→ **The request**:
Give the listing below again in full, exactly as written.

→ **Data extract**:
────────────────────
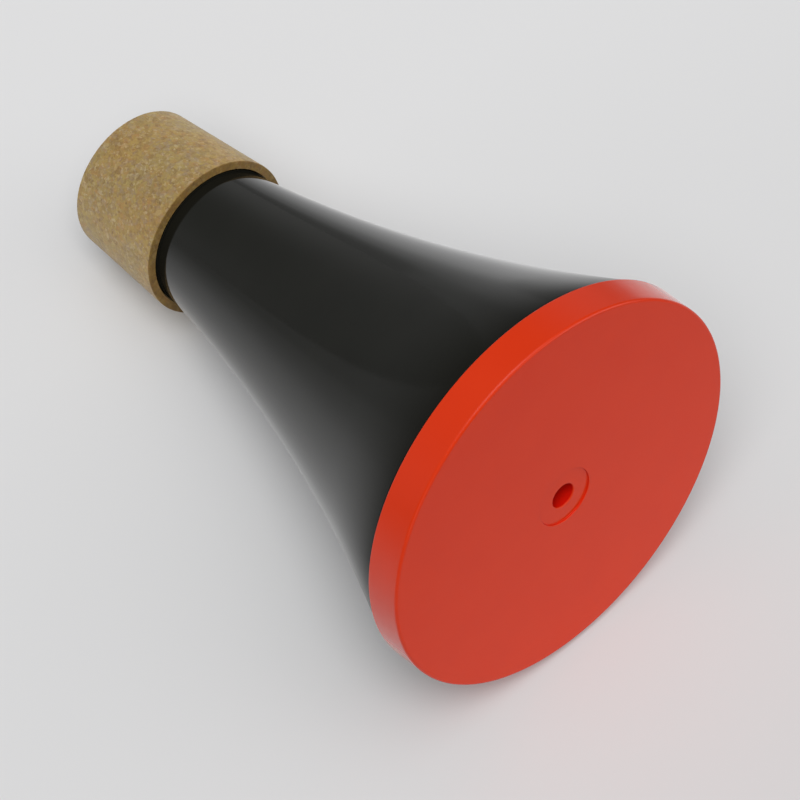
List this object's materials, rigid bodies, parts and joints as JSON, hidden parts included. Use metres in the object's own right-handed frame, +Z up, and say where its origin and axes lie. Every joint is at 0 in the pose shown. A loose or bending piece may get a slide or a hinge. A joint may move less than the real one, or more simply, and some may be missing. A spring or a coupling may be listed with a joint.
{
  "type": "practice mute",
  "caption": "Flared practice mute for a brass instrument: tapered cork sleeve round an open neck, black moulded shell, and a flat red end cap with a central vent.",
  "frame": {"origin": "on the table, under the middle of the mute's box, with the mute lying on its side", "axes": "+Z up from the table; +X towards the wide, capped end, so the mute's own axis runs from the neck at -X to the cap at +X and rises 12 degrees; +Y across"},
  "size_m": [0.1654, 0.1006, 0.1],
  "materials": {
    "cap_plastic": "moulded, satin, orange-red",
    "shell_plastic": "moulded, glossy, black",
    "tube_plastic": "moulded, satin, black",
    "cork": "agglomerated cork, sanded",
    "felt": "pressed wool felt, dark grey"
  },
  "bodies": {
    "root": {"end_cap": "cap_plastic", "body_shell": "shell_plastic", "cork_sleeve": "cork", "vent_tube": "tube_plastic", "felt_disc": "felt"}
  },
  "joints": []
}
────────────────────
→ **Answer to this problem**:
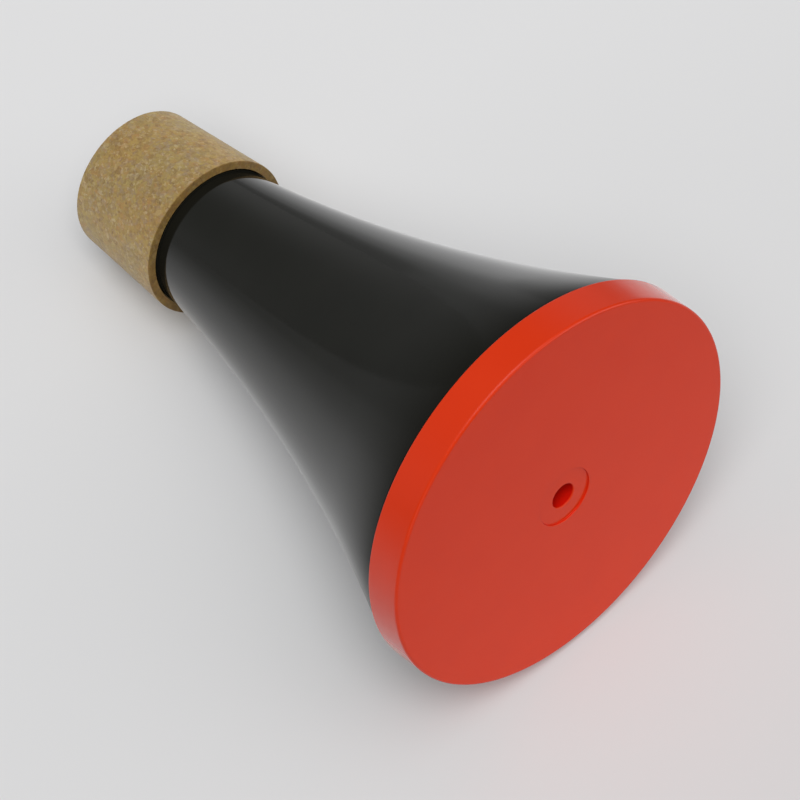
List this object's materials, rigid bodies, parts and joints as JSON, hidden parts included. Use metres in the object's own right-handed frame, +Z up, and say where its origin and axes lie. Every joint is at 0 in the pose shown. A loose or bending piece may get a slide or a hinge. A joint may move less than the real one, or more simply, and some may be missing. A spring or a coupling may be listed with a joint.
{
  "type": "practice mute",
  "caption": "Flared practice mute for a brass instrument: tapered cork sleeve round an open neck, black moulded shell, and a flat red end cap with a central vent.",
  "frame": {"origin": "on the table, under the middle of the mute's box, with the mute lying on its side", "axes": "+Z up from the table; +X towards the wide, capped end, so the mute's own axis runs from the neck at -X to the cap at +X and rises 12 degrees; +Y across"},
  "size_m": [0.1654, 0.1006, 0.1],
  "materials": {
    "cap_plastic": "moulded, satin, orange-red",
    "shell_plastic": "moulded, glossy, black",
    "tube_plastic": "moulded, satin, black",
    "cork": "agglomerated cork, sanded",
    "felt": "pressed wool felt, dark grey"
  },
  "bodies": {
    "root": {"end_cap": "cap_plastic", "body_shell": "shell_plastic", "cork_sleeve": "cork", "vent_tube": "tube_plastic", "felt_disc": "felt"}
  },
  "joints": []
}